Mechanisms must be in place to prevent abuse

Dear Editor,
The Caribbean Voice (TCV) supports CPIC Monique’s call for civil society to get involved in the campaign against child abuse. We also agree that tackling child abuse in all its forms – physical, sexual, emotional and psychological – needs “outreach, family-based prevention and home visiting, and school-based models to meet families where they are and to help them build their new lives and hopeful futures”. Indeed, mechanisms must be put in place to foster the involvement of civil society.
One such mechanism is our Youth & Student Workshop, which has been endorsed by the Education Ministry and already has been taken to a number of private schools, but for which we are awaiting permission to take to public schools across Guyana. This workshop focuses on arming young people with alertness and awareness with respect to abuse and violence (domestic, gender-based, sexual, physical, substance-related, online) and equip them with knowledge, self-esteem, self-confidence and coping skills to face challenges and stress.

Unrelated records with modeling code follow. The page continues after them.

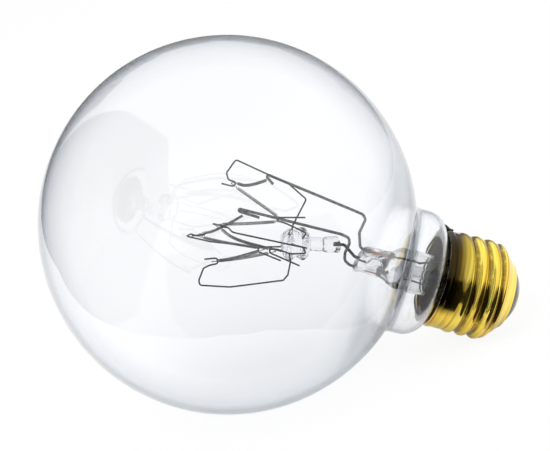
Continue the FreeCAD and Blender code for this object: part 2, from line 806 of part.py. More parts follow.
rest = rest_placement()
nodes = []
for label, piece in PIECES.items():
    node = doc.addObject("Part::Compound", label)
    node.Label = label
    node.Links = [piece]
    node.Placement = rest
    nodes.append(node)
doc.recompute()

for item in doc.Objects:
    if "Invalid" in item.State or "Error" in item.State:
        raise RuntimeError("%s could not be built: %s" % (item.Label, item.State))
os.makedirs("parts", exist_ok=True)
for node in nodes:
    shape = node.Shape
    if shape.isNull() or not shape.isValid() or len(shape.Solids) != 1:
        raise RuntimeError("%s is not one valid solid: %d" % (node.Label, len(shape.Solids)))
for node in nodes:
    node.Shape.exportStep("parts/%s.step" % node.Label)
    print("%-24s %10.2f mm3" % (node.Label, node.Shape.Volume))
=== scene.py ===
# %% [markdown]
# # A clear globe bulb, lying on its side
#
# The bulb rests on its glass globe and on the thread of its brass base. This lesson dresses the
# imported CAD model: it turns a smooth glass envelope, winds the filament, rolls a true screw thread
# into the base, and gives each piece a material made of nodes.

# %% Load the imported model
import json
import math
import bmesh
import bpy
from mathutils import Matrix, Vector, noise


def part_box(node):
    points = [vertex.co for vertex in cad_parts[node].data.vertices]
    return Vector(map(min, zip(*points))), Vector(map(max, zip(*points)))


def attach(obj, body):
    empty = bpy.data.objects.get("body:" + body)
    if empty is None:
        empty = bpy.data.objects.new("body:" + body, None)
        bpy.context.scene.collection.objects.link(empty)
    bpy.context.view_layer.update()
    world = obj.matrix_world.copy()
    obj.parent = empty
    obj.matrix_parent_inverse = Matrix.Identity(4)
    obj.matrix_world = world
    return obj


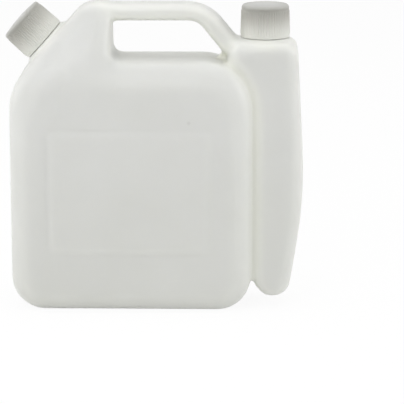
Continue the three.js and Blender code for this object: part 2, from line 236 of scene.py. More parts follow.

# Colours. The cap's grey plastic gets painted light and shade up its height, from its foot at 0 to its crown
# at 1: darkest towards the closed end, lighter at the foot and the crown.
PLAIN = (1, 1, 1)
NATURAL_DARK = (0.785, 0.792, 0.727)
NATURAL_LIGHT = (0.815, 0.822, 0.757)
SPECK_TONE = (0.92, 0.915, 0.91)
# Painted shade: the body's colour at the floor, fading out upwards
FOOT_PAINTED_SHADE = (0.94, 0.94, 0.94)
# Painted shade and light on the cap's grey: darker towards the closed end, lighter at the foot
CAP_GREY_AND_PAINTED_SHADE = (
    (0.0, (0.74, 0.745, 0.7)),
    (0.25, (0.64, 0.64, 0.6)),
    (0.6, (0.46, 0.455, 0.42)),
    (0.85, (0.37, 0.365, 0.335)),
    (0.96, (0.48, 0.48, 0.455)),
    (1.0, (0.57, 0.57, 0.55)),
)
CAP_CLOUD = (0.96, 0.96, 0.96)
FOAM_DARK = (0.7, 0.69, 0.64)
FOAM_LIGHT = (0.8, 0.79, 0.74)

# Studio, in metres and watts: each softbox has a name, a place, a size and a power
FLOOR_HALF = 6.0
FLOOR_TONE = (0.9, 0.9, 0.9, 1)
FLOOR_ROUGHNESS = 0.9
FLOOR_GLOW = 0.92
WHITE = (1, 1, 1, 1)
WORLD_STRENGTH = 0.68
SOFTBOXES = (
    ("front", (-0.3, -0.8, 0.75), 0.7, 2.8),
    ("top", (0, 0.1, 1.7), 1.3, 6.5),
    ("right", (1.5, -0.1, 0.6), 0.9, 6),
    ("left", (-1.5, -0.1, 0.6), 0.9, 4),
)

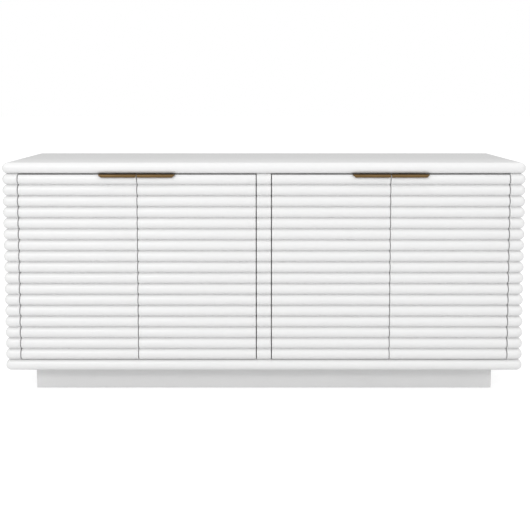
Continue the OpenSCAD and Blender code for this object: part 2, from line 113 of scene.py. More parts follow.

Within this context too, we expect to soon launch a National Youth and Students Essay Contest, also endorsed by the Education Ministry that would become annual. This year’s focus is on suicide, with the aim of getting young people to engage in primary research and information eliciting within their communities and in developing models for redress thereby becoming change agents on the social landscape.
Meanwhile, the media – traditional and social – recently publicised a case of corporal punishment that left a student bleeding and in pain. There have been many similar cases over the years and this begs the following questions: Are doctors required to report such cases of child abuse to the authorities for investigation, or is it simply a question of parents seeking redress without assistance?
Why is the cane still used in Guyana, when the country that exports it has banned its use in the classroom?
Did this teacher teach his students homework/study skills, or he just expects his students to know how to do homework and study? Did this teacher have or considered having a conference with the parents? Did this teacher have or considered having a discussion with other teachers of this child so as to find out whether any perceived behaviour is across the board or only unique to his/her instructional time/subject? Can the administration in a private school immediately relieve a pedagogue of his/her duties or agree to a psychiatric evaluation/mental status evaluation when these kinds of mental aberrations occur? The bottom line is that there should be a clearly defined process of disciplinary action by the Education Ministry to address corporal punishment that must also include possible psychological help for any teacher who displays the tendencies inherent in the actions of this particular teacher.
TCV needs to point out that a training workshop on “Classroom Management Without Corporal Punishment” was offered free of charge to the Education Ministry in the previous Government and also to the current Government. The previous Government pulled the plug at the last moment after TCV and the VSO (which has since pulled out of Guyana) had put measures in place for the workshop. The current Government has not acknowledged our offer to date.
A network of non-governmental, community-based and faith-based organisations can be a critical element in the fight against abuse. And Voices Against Violence, the loose umbrella of some 60-plus such entities, that organises the annual Anti-Violence Candlelight Vigil, already provides such a vehicle for networking and collaborating.